Thanks, Natalie, for wearing that body paint in Sports Illustrated. We are happy to see you again.
Do you remember what I said about female surfing earlier, that it is a sport that deserves more recognition?
Well, Anastasia Ashley is one more example of the point I am trying to make. She's also one heck of a marketable woman. She could sell ketchup to a tomato.
Here is another diamond in the rough.
Sophie Horn is one of those female athletes that you might remember but just can't figure out from where. She is a female golfer that adds a higher level of sex appeal than Natalie Gulbis and Anna Rawson combined.
Maria Kirilenko in a towel and nothing else.
Anyone else ready to purchase some Tide?
You could write a novel of all the reasons Alana Blanchard is one of the sexiest and most marketable women alive, but you would only need one reason to prove your point.
She is absolutely, positively, amazingly, ridiculously B-E-A-U-tiful!
If I had Maury Povich's studio audience sitting behind me right now, they would be booing just like most of you.
But to my defense, Anna Kournikova is the sexiest former female tennis player alive, and she is easily the most popular in the world. Everyone has tried to open that spam email at least once in their life.
"Tattoo on the lower back? Might as well be a bullseye." - Wedding Crashers
I stand before you on my knees, begging that you all stop the hating of Danica Patrick. So what if she is a prima donna. The woman is still gorgeous and marketable. Academy, NASCAR, GoDaddy, Motorola, Honda and Hot Wheels seem to agree.

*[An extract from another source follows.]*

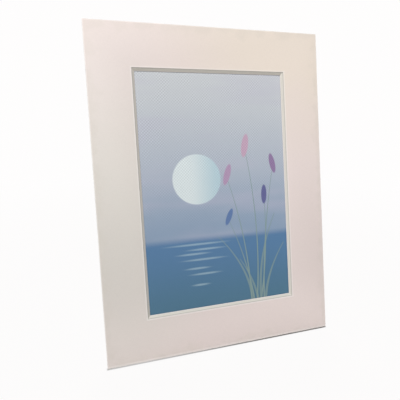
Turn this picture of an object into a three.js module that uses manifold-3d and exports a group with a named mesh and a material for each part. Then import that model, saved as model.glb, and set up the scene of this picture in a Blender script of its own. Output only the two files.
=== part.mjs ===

If you can remember a time before Alex Morgan and USA soccer, please let me know about it. I do not seem to recall anything before she came running across my screen.
She is now the most renowned US soccer figure in the world. Everyone knows her and every man loves her. Of course she is marketable. She has a face loved by all.
Now that I have discovered Kate Upton use to be a horse rider, the game is over for all the other female athletes in the world.
In the words of Kenny Crandell, "The dishes are done, man."